L’Afrique a tout pour devenir le continent de l’entrepreneuriat, des marques et de la créativité. Les start-up continuent de s'y développer, notamment dans l’e-commerce, les telco et la fintech.

Quand les esclaves se cachaient pour répéter dans les plantations de coton les hymnes de l’office du dimanche, ils chantaient « le cri ». C’est ainsi qu’on appelait ce qui n’était pas encore le blues, la musique des âmes déchirées. Femmes, enfants, jeunes hommes, fers au pied, sans nom, matriculés, n’avaient que leur voix pour crier. Avec pour seuls instruments tolérés, quelques bidons d’essence cabossés, les steel drums. 

Pendant près de cinq siècles (du 15e au 19e), l’Europe et les États-Unis ont bâti leur développement, notre développement, sur un commerce de la honte. Au point que beaucoup de pays réclament aujourd’hui réparation. Une addition de 18 000 milliards de livres n’a-t-elle pas été présentée au récent sommet du Commonwealth? L’Occident regarde ses chaussures, conscient d’avoir capturé pendant des siècles les forces vives d’un continent mis à genoux, nu pied. Alors quand René Dumont avait crié en 1962 « l’Afrique est mal partie », il avait raison, mais il avait tort de désespérer. Car malgré ce passé tragique et douloureux, l’Afrique a tout pour devenir le continent de l’entrepreneuriat, des marques et de la créativité. 
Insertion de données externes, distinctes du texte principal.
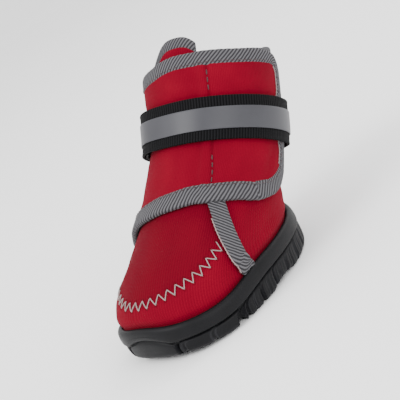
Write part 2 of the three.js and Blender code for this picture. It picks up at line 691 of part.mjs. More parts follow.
function flapTape(spare) {
  const path = flapTapePath();
  const widths = { low: LOWER_TAPE, end: END_TAPE, top: TOP_TAPE };
  const raw = path.map((spot) => widths[spot.kind]);
  const width = (k) => {
    const window = raw.slice(Math.max(0, k - 2), k + 3);
    return Math.min(raw[k], window.reduce((sum, w) => sum + w, 0) / window.length) + 2 * spare;
  };
  return tapeAlong(
    path, width, (theta, v) => flapInner(theta, v) - 2 * spare,
    (theta, v) => flapOuter(theta, v) + TAPE_PROUD + 2 * spare,
  );
}
// Lateral quarter tape: from under the flap down the step's edge to the rim
const QUARTER_TAPE_THICKNESS = 1.1;
const QUARTER_TAPE_TOP = 13.6;
function quarterTape() {
  const path = steps(QUARTER_TAPE_TOP, -1.6, 10).map((v) => ({ theta: quarterEdge(v) + 2, v }));
  return tapeAlong(
    path, QUARTER_TAPE, (theta, v) => coverStep(theta, v) + LAYER_GAP,
    (theta, v) => coverStep(theta, v) + LAYER_GAP + QUARTER_TAPE_THICKNESS,
  );
}

// Strap: one long turn of webbing. phi counts back from its sewn end, so -360 is one full turn.
const STRAP_START = -25;
const STRAP_END = -435;
const STRAP_STEP = 5;
const strapSeat = (phi) => column(STRAP_SEAT, "phi", "off", phi);
function strapBand(from, to, width, low, high) {
  const sections = steps(from, to, (from - to) / STRAP_STEP).map((phi) => {
    const theta = wrapAngle(phi);
    const edges = [-width / 2, width / 2].map((a) => levelV(theta, STRAP_LEVEL + a));
    return [
      offsetPoint(theta, edges[1], low(phi)), offsetPoint(theta, edges[0], low(phi)),
      offsetPoint(theta, edges[0], high(phi)), offsetPoint(theta, edges[1], high(phi)),
    ];
  });
  return sectionSweep(sections);
}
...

Les Afro-Américains avaient ouvert la voie (la voix) en inventant le jazz, en apprenant à jouer des instruments laissés par les troupes françaises après la vente de la Louisiane, en se mêlant dans les ghettos aux musiques du monde (tsiganes, klezmer), en y inventant, faute de place, la batterie, synthèse de sept percussions, de la cymbale aux toms, de la grosse caisse à la charley… Aujourd’hui, les majors viennent chercher l’inspiration dans l’afrobeat, le marabi, la rumba congolaise, l’afropop,le ndombolo, le raï, le tarab, le mbalax, le  soukous, le reggae, le kuduro… 

Le continent de la diversité

Continent aux mille rythmes et au mille langues, l’Afrique est le continent de la diversité. Quoi de commun entre l’Afrique du Nord, l’Afrique centrale, sub-saharienne, l’Afrique du Sud, l’Afrique de l’Est ? Sinon la jeunesse de la population (41% ont moins de 15 ans) et le manque : manque de moyens, manque d’infrastructure, manque d’énergie, manque de matières grises. Un manque de tout qui contraste avec des richesses en matières premières considérables aux revenus hélas souvent confisqués par le népotisme et la corruption. 

Dans ce contexte, il ne faut pas s’étonner que les premières marques du continent couvrent des besoins primaires : alimentation avec Patisen et la Nouvelle Minoterie Africaine ; les raffineries et cimenteries avec Dangote, l’énergie avec Eskom, les télécommunications avec NTN… Et si le vent de start-up nation souffle dans des pays comme le Ghana, le Rwanda, le Kenya, le Nigéria, l’Afrique du Sud qui ont fait le pari du développement de la connaissance en investissant sur la technologie, en incitant leur diaspora formée à grand frais dans les universités occidentales, à revenir au pays, il a été fragilisé par le covid et le manque chronique de capitaux. 

Cela dit, les start-up continuent de se développer notamment dans l’e-commerce, les telco et la fintech. Citons entre autres : Jumia, Flutterwave ou Paystack. Aussi, de plus en plus de marques internationales installent en Afrique des laboratoires d’innovation pour échapper à l’inertie, aux fractures de fatigues, au blues, occidental cette fois. 

Grâce à ces mouvements, les choses évoluent. Le nouveau directeur de Sciences Po, Luis Vassy, fils de réfugié uruguayen, entend « nouer des partenariats avec le Sud global démocratique » et « amener un autre regard et d’autres pratiques qu’occidentales » et le récent sommet des Brics vient d’accueillir en son sein quatre nouveaux membres dont deux pays d’Afrique : l’Éthiopie et l’Égypte. 

On le voit, en Afrique on prend le temps qu’il faut et rien n’est carré. Mais n’oublions jamais que le jazz est ternaire. C’est la base du groove. Les marques d’Afrique viennent de loin, elles viennent du blues, elles viennent du cri.